--- Begin Given information ---
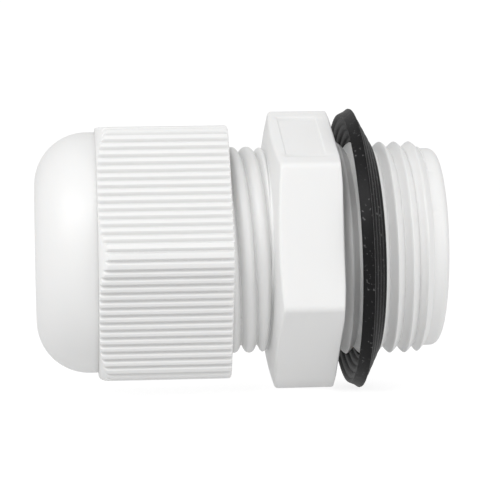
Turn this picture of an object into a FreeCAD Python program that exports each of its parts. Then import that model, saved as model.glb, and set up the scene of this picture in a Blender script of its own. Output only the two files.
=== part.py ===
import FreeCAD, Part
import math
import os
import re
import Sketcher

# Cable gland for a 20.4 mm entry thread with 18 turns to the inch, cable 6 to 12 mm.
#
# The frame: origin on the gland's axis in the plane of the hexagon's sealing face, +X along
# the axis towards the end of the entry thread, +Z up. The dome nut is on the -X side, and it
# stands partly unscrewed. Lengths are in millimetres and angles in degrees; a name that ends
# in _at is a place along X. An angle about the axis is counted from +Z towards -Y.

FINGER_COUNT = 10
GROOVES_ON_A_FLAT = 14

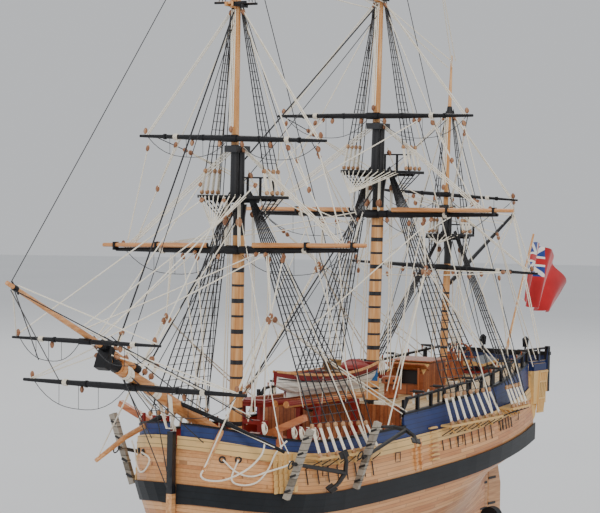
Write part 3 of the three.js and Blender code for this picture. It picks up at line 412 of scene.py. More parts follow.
--- End Given information ---
* Exercise
Copy each line containing the word "that" from the data.

* Response to this exercise
Turn this picture of an object into a FreeCAD Python program that exports each of its parts. Then import that model, saved as model.glb, and set up the scene of this picture in a Blender script of its own. Output only the two files.
# stands partly unscrewed. Lengths are in millimetres and angles in degrees; a name that ends